Hidden Risks Need More Attention
Law enforcement officers are normally aware that police work is a high-risk occupation that often involves physical contact in order to subdue violent suspects or prisoners. Now another, perhaps more subtle, risk to officers’ safety has been brought to attention. In addition to their potential for violence, a suspect or prisoner may well carry an unknown infection.
Once a subject is subdued, the danger is still not over. The infectious material may well contaminate booking stations, holding cells or the final point of incarceration. Police stations, jails and prisons may be contaminated by a host of unseen microbes on surfaces and spread throughout the facility by HVAC systems.
The situation is serious enough that the Federal Bureau of Prisons has published a 38-page manual of clinical practice guidelines dealing with only one of the many contaminants found in police stations, jails and other facilities.
Recognizing the severity of this hidden risk to officers, the LAPD recently issued an “officer safety bulletin” warning officers of the danger. The bulletin cited a detective who became infected and suspects it came from her station, which processes a large number of unsanitary suspects. The infection did enough bone damage that she is on strong intravenous antibiotics, will have the bones in her ankle fused and will be unable to walk without assistance.
Typical of the situation and underscoring the Federal Bureau of Prisons’ concern is a situation in a county jail in a southern state. Corrections officers have reported numerous cases of officers contracting an especially viral series of staph infections. Two officers inadvertently carried these infections home to family members, including a young child. Over a four-year period an estimated 200 prisoners and 15 officers were infected with methicillin-resistant Staphylococcus aureus, better known as MRSA.
Unfortunately, county and jail officials constantly denied that there was a problem despite a number of cases having been diagnosed and documented. Union officials, both local and at their headquarters, called on county officials to address the problem and protect the officers. When local officials shrugged off the problem, the union turned to the appropriate state agencies to step in. The state’s Department of Health and Environmental Control (DHEC) and the Department of Labor, Licensing and Regulation (OSHA division) both inspected the jail and interviewed jail medical staff. Both agencies confirmed that there was a staph problem and provided guidelines on dealing with it.

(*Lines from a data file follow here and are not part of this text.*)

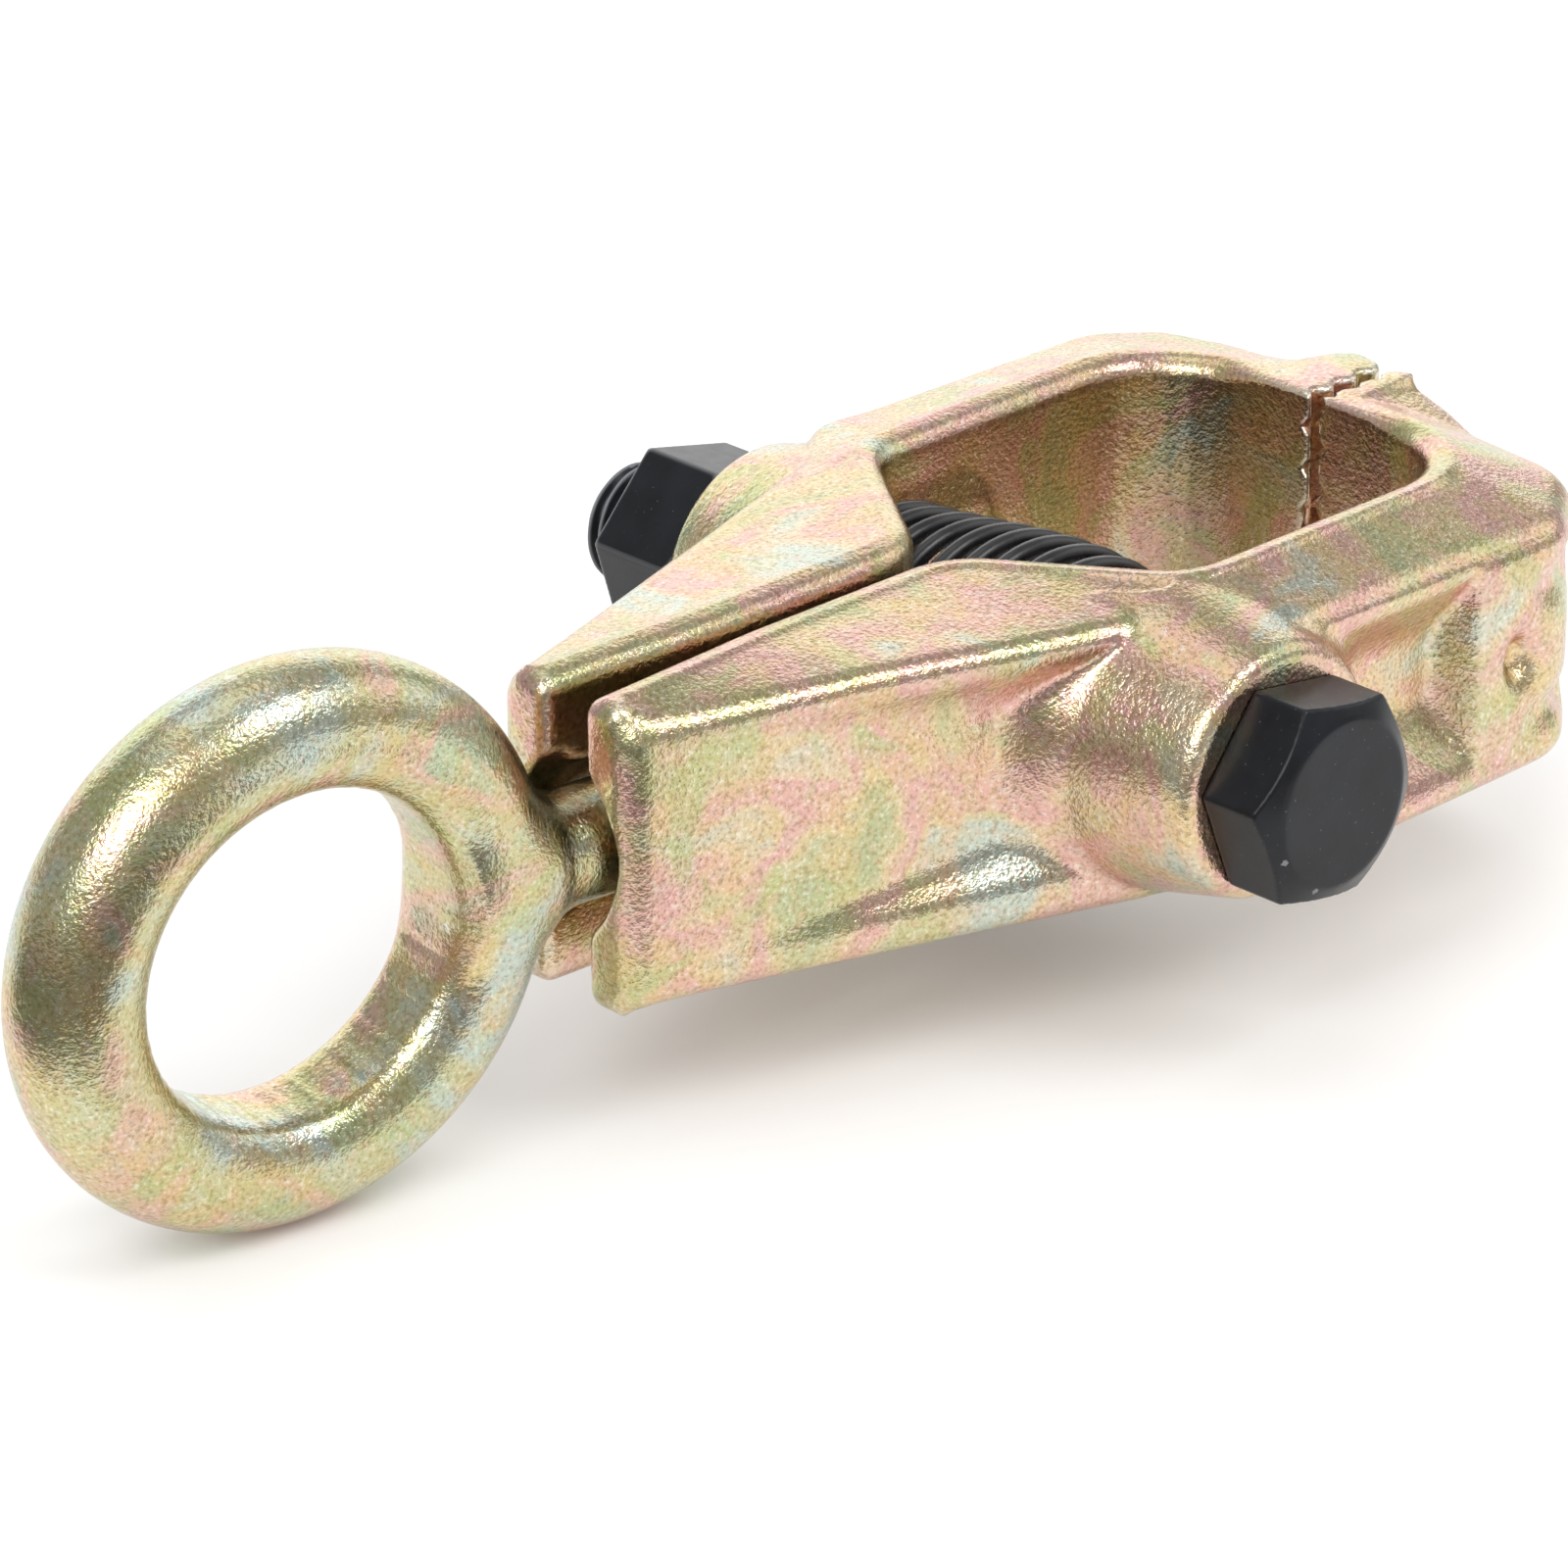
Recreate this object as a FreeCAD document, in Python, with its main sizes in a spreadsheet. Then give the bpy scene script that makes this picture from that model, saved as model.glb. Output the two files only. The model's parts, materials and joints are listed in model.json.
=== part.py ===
import FreeCAD, Part
import os
import Sketcher

# Self-tightening pull clamp for straightening sheet metal.
# Two forged jaws, each the mirror image of the other, hang on one bolt.  A coil
# spring keeps them apart, a nut sets how far they open, and a forged eye runs
# between their tails to a wedge-shaped head.
# Row frame: +X from the eye towards the jaw tips, +Y along the bolt from its
# head to its nut, +Z up.  The origin is the centre of the pull eye.

doc = FreeCAD.newDocument("pull_clamp")

SIZES = {
    # where the pieces lie: the eye pivots in the mouth between the jaw tails
    "eye_to_mouth": 52.4,
    "mouth_to_bolt": 88.0,
    "eye_above_jaw": -0.4,
    "eye_yaw": 7.2,
    "eye_pitch": 0.0,
    "eye_roll": 3.4,
    "bolt_drop": 1.0,
    # jaw outline: x is measured from the bolt, and y outwards from the mid-plane
    "jaw_height": 50.0,
    "shoulder_drop": 6.0,
    "shoulder_width": 8.0,
    "tail_x": 91.5,
    "tail_in_y": 4.0,
    "tail_out_y": 13.5,
    "tail_flat_x": 58.0,
    "tail_gap_y": 2.1,
    "shoulder_x": 32.0,
    "shoulder_y": 31.5,
    "hip_x": 5.0,
    "hip_y": 39.7,
    "arm_x": 8.0,
    "arm_y": 51.0,
    "corner_x": 69.0,
    "cheek_x": 85.0,
    "cheek_y": 38.0,
    "tip_out_x": 87.5,
    "tip_out_y": 7.0,
    "tip_x": 84.5,
    "tip_y": 0.75,
    "window_x": 67.5,
    "window_y": 32.0,
    "slope_x": 4.1,
    "nose_x": 16.7,
    "nose_round": 15.0,
    "slope_round": 10.0,
    "window_round": 17.0,
    "window_edge": 4.0,
    "tail_round": 5.5,
    "corner_round": 12.0,
    "cheek_round": 14.0,
    # recesses in the jaw's outer side
    "web_low": 13.5,
    "web_high": 15.0,
    "web_start_x": 75.0,
    "web_start_y": 18.6,
    "web_end_x": 14.0,
    "web_end_y": 30.8,
    "pocket_from_x": 12.0,
    "pocket_to_x": 46.0,
    "pocket_high": 12.5,
    "pocket_floor_y": 44.5,
    "dimple_x": 59.5,
    "dimple_z": -2.0,
    "dimple_depth": 3.0,
    "dimple_radius": 3.0,
    # boss, bolt hole and spring seat
    "boss_face_y": 55.5,
    "boss_face_radius": 19.5,
    "boss_root_y": 34.0,
    "boss_root_radius": 24.5,
    "boss_neck_y": 48.0,
    "boss_neck_radius": 21.2,
    "bolt_hole_radius": 11.2,
    "spring_seat_radius": 21.5,
    "spring_seat_y": 29.0,
    # cavity for the eye's shank and head
    "cavity_z": 0.0,
    "mouth_radius": 9.9,
    "throat_x": 75.0,
    "throat_radius": 10.6,
    "ramp_x": 61.0,
    "ramp_radius": 16.5,
    "cavity_end_x": 38.0,
    "cavity_end_radius": 18.3,
    "scallop_radius": 16.5,
    "scallop_length": 6.0,
    # teeth on the tip face
    "tooth_depth": 1.6,
    "tooth_pitch_x": 5.2,
    "tooth_pitch_z": 7.0,
    "groove_width": 4.2,
    "tooth_first_x": 69.8,
    "tooth_first_z": 22.9,
    "tooth_rows_x": 3,
    "tooth_rows_z": 7,
    # pull eye
    "ring_radius": 33.8,
    "bar_radius": 10.1,
    "eye_bore_radius": 25.6,
    "shank_radius": 8.6,
    "neck_start_x": 36.0,
    "neck_start_radius": 9.6,
    "neck_x": 42.0,
    "neck_radius": 9.4,
    "shank_start_x": 44.5,
    "head_start_x": 70.4,
    "head_full_x": 84.4,
    "head_radius": 12.0,
    "head_end_x": 92.4,
    "head_tip_x": 94.4,
    "head_tip_radius": 9.8,
    # bolt, nut and spring
    "hex_flats": 30.0,
    "head_thickness": 12.5,
    "bolt_radius": 10.0,
    "bolt_length": 140.0,
    "thread_end_chamfer": 2.0,
    "nut_thickness": 18.0,
    "nut_bore_radius": 10.05,
    "nut_gap": 0.3,
    "hex_chamfer": 1.4,
    "hex_face_inset": 0.6,
    "head_turn": 111.3,
    "nut_turn": 107.1,
    "wire_radius": 1.5,
    "coil_radius": 18.2,
    "coil_pitch": 4.6,
    "spring_gap": 0.3,
    # how far a cutting profile runs past the metal
    "overrun": 1.0,
}


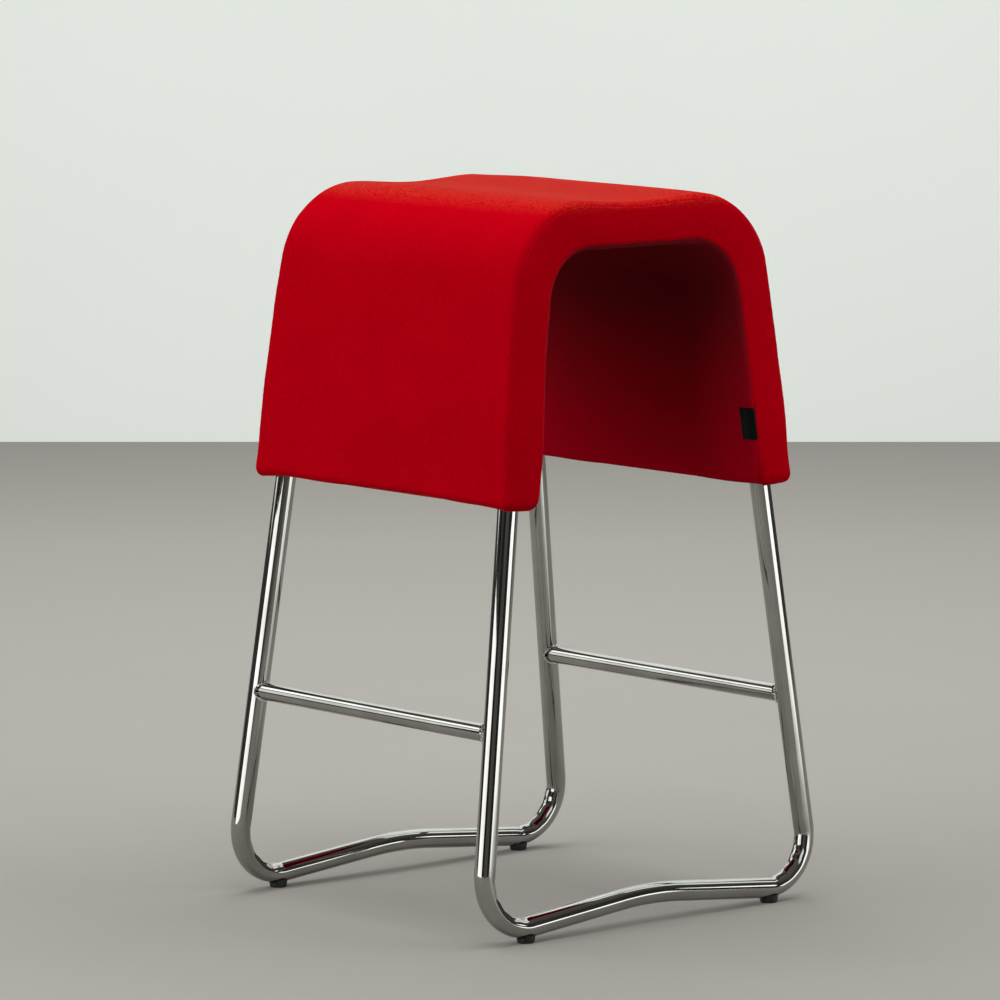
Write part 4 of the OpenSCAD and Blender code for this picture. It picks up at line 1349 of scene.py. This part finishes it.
# %% [markdown]
# Chrome needs shapes to mirror. In the photograph each leg shows two clean bright lines on a dark
# ground: one mirrors something low, bright and close on the left, the other something low on the
# right. So a bright card stands in each of those places. Windows higher up and further round
# give the bars and runners their lines, window light gleams on the floor at the right, and a dim
# card behind the camera, a dim ceiling and a dark screen all round stand for the rest of a room.
# They glow only in mirrors: they light nothing, hide nothing and cast no shadow. That leaves the
# lamps free to be large and soft.

# %% Finishes of what the chrome mirrors
def glow_finish(name, low, high, size_mm):
    """A glow that drifts between two levels from place to place."""
    material, shader, start = new_finish(name, {"Roughness": 1.0, "Specular IOR Level": 0.0,
                                                "Base Color": colour(0, 0, 0),
                                                "Emission Strength": 1.0})
    place = start.node("TexCoord", output=3) * (1.0, 1.0, 0.3)
    drift = noise(start, place, size_mm, 2).spread(0.4, 0.6)
    feed(drift.blend(low, high), shader, "Emission Color")
    return material


GLEAM_FROM, GLEAM_FULL = 350, 2100


def gleam_finish():
    """Window light on a smooth floor, that grows brighter away from the stool."""
    material, shader, start = new_finish("floor_gleam", {"Base Color": colour(0, 0, 0),
                                                         "Specular IOR Level": 0.0,
                                                         "Emission Strength": 1.0})
    place = start.node("TexCoord", output=3)
    away = start.node("VectorMath", {"operation": "LENGTH"}, {0: place}, output=1)
    light = away.spread(GLEAM_FROM * MM, GLEAM_FULL * MM).blend(
        colour(0.30, 0.29, 0.265), colour(2.4, 2.45, 2.4))
    feed(light, shader, "Emission Color")
    return material


dark = glow_finish("dark_screen", colour(0.025, 0.025, 0.025), colour(0.085, 0.083, 0.078), 1500)
bright = glow_finish("bright_card", colour(2.4, 2.4, 2.4), colour(2.9, 2.9, 2.9), 900)
window = glow_finish("window_card", colour(1.2, 1.25, 1.2), colour(1.7, 1.75, 1.7), 500)
dim = glow_finish("dim_card", colour(0.10, 0.10, 0.09), colour(0.20, 0.195, 0.18), 700)

# %% [markdown]
# Each upright card is a line on the floor, its top, its bottom and its finish. The screen is a
# long bent sheet that leaves a gap behind the stool, where the wall stands.

# %% Cards, windows and a screen for the chrome
SCREEN_R = 4200
SCREEN_H = 3600
SCREEN_TURN = 158
SCREEN_STEPS = 97
CEILING_HALF = 4300
GLEAM_LEFT, GLEAM_RIGHT, GLEAM_END = 44, 81, 3300


def around(degrees, distance, up):
    """A place round the stool, at an angle from the camera towards its right."""
    turn = math.radians(degrees)
    return studio_point(distance * math.sin(turn), -distance * math.cos(turn), up)


def only_in_mirrors(made):
    """Hides a part of the studio from everything but mirrors."""
    made.visible_camera = made.visible_diffuse = made.visible_shadow = False
    made.visible_transmission = made.visible_volume_scatter = False


screen = [around(degrees, SCREEN_R, up) for up in (0, SCREEN_H)
          for degrees in np.linspace(-SCREEN_TURN, SCREEN_TURN, SCREEN_STEPS)]
only_in_mirrors(stage_sheet("dark_screen", screen, dark, grid_faces(2, SCREEN_STEPS)))
for name, start, end, top, bottom, finish in (
        ("left_card", (-1131, -399), (-682, -1173), 400, 0, bright),
        ("far_card", (2290, -2370), (3260, -516), 450, 0, bright),
        ("room_card", (-830, -3900), (1200, -3700), 2500, 0, dim),
        ("front_window", (418, -2970), (1763, -2427), 2300, 1250, window),
        ("left_window", (-2980, 260), (-2360, 1850), 1400, 420, window),
        ("high_left_window", (-2980, 260), (-2360, 1850), 2350, 1650, bright),
        ("right_window", (2990, -210), (2990, 50), 1120, 720, bright),
        ("right_back_window", (2410, 975), (855, 2350), 3700, 1100, window),
        ("left_back_window", (855, 2350), (-1434, 2048), 2700, 1160, window)):
    only_in_mirrors(stage_sheet(name, upright(start, end, top, bottom), finish))
gleam = [around(degrees, distance, 1)
         for degrees, distance in ((GLEAM_LEFT, GLEAM_FROM), (GLEAM_LEFT, GLEAM_END),
                                   (GLEAM_RIGHT, GLEAM_END), (GLEAM_RIGHT, GLEAM_FROM))]
only_in_mirrors(stage_sheet("floor_gleam", gleam, gleam_finish()))
only_in_mirrors(stage_sheet("ceiling", level(CEILING_HALF, SCREEN_H), dim))

# %% [markdown]
# The light itself comes from four large, soft lamps: one overhead, two on the left and one on the
# right. Mirrors don't show them, because the cards already are what the chrome should show. Each
# lamp is given as the brightness of its panel, which its area turns into watts, so a panel can
# change its size and keep its look. The overhead lamp points straight down at the stool, and the
# others point level at its middle line.

# %% Lamps
LAMP_AWAY = 3000
LAMP_MIDDLE = 1400


def softbox(name, place, aim, width, height, glow):
    """A large flat lamp with a given brightness, aimed at a point, that mirrors don't show."""
    lamp = bpy.data.lights.new(name, "AREA")
    lamp.shape, lamp.size, lamp.size_y = "RECTANGLE", width * MM, height * MM
    lamp.energy = glow * math.pi * lamp.size * lamp.size_y
    made = bpy.data.objects.new(name, lamp)
    made.location = place * MM
    made.rotation_euler = (aim - place).to_track_quat("-Z", "Y").to_euler()
    made.visible_glossy = False
    bpy.context.scene.collection.objects.link(made)


softbox("sky_panel", studio_point(0, 300, 3400), studio_point(0, 300, 0), 4200, 4200, 2.7)
for name, degrees, width, glow in (("left_panel", -50, 2200, 2.1), ("side_panel", -86, 2000, 1.35),
                                   ("right_panel", 72, 1800, 2.65)):
    softbox(name, around(degrees, LAMP_AWAY, LAMP_MIDDLE), Vector((0, 0, LAMP_MIDDLE)),
            width, 2800, glow)

# %% [markdown]
# The world fills the shadows with a very faint light. The camera and the chrome see a pale sky in
# its place wherever nothing else stands, by the same sum of rays as the floor and the wall. The
# Standard view shows every colour as it was written.

# %% The world's light
world = bpy.data.worlds.new("studio")
bpy.context.scene.world = world
world.use_nodes = True
sky = Wire(world.node_tree)
faint = world.node_tree.nodes["Background"]
faint.inputs["Color"].default_value = colour(0.9, 0.95, 1.0)
faint.inputs["Strength"].default_value = 0.035
pale = sky.node("Background", None, {"Color": colour(0.80, 0.84, 0.80), "Strength": 1.0})
both = sky.node("MixShader", None, {0: seen_rays(sky), 1: Wire(sky.tree, faint.outputs[0]),
                                    2: pale})
sky.tree.links.new(both.socket, sky.tree.nodes["World Output"].inputs["Surface"])
bpy.context.scene.view_settings.view_transform = "Standard"
print("the world has", len(sky.tree.nodes), "nodes")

However, they have not yet addressed the problem of MRSA remaining in the building itself.
The experience isn’t unique, in fact it is repeated throughout the country and goes well beyond the concerns surrounding MRSA. Many police stations, sheriffs’ offices, jails and troopers’ barracks are located in older buildings, all vulnerable to contamination.
These old buildings often suffer from inadequate ventilation, leaky roofs and basements, as well as other structural defects that make them an ideal breeding ground for a variety of molds and fungi. Among the 100,000 species of mold and fungi, some may only make a person sick while others, which contain mycotoxins like MRSA that can kill.
Even modern construction doesn’t protect buildings from contamination by mold, bacteria and fungi. Most modern buildings have sealed windows and ventilation systems that mix outside air with recycled air. Any pollutants introduced by suspects or prisoners to systems that recycle air are essentially trapped inside where they can grow and spread.
In response, Environmental Air Science Corporation and Advanced Scientific Laboratories have teamed up to produce a DVD based training program for emergency response personnel to enable them to test their own facilities for contamination. EAS was formed by Harry Meyers, a PhD in engineering with 20 years of experience detecting contamination and directing remedial actions for them. Meyers described the problem, “Working in a contaminated building can be compared to walking on an ink pad; you will carry the mold, bacteria and fungus contamination with you everywhere you go including home to your family.”
Meyers added, “There is no one who is bulletproof from contamination. If your children are suffering from recurring sore throats, ear infections or allergy symptoms, it may be due to contamination carried home.” He also explained that because the immune systems of children are not fully developed and that elderly persons’ immune systems are declining, both are more susceptible to infections brought home from work.
Advanced Scientific Laboratories is a federally certified laboratory that has worked with EAS on numerous projects throughout the country. Their standard protocol is to provide an accurate analysis while maintaining a full chain of custody. Emergency response personnel trained under their system take samples throughout a building. Samples are transferred directly to where they are tested and analyzed. Once the report is completed, a detailed scientific analysis is also translated into laymen’s terms to ensure that all parties involved in the analysis, and where necessary, the report’s recipients are not misled or confused by technical terms.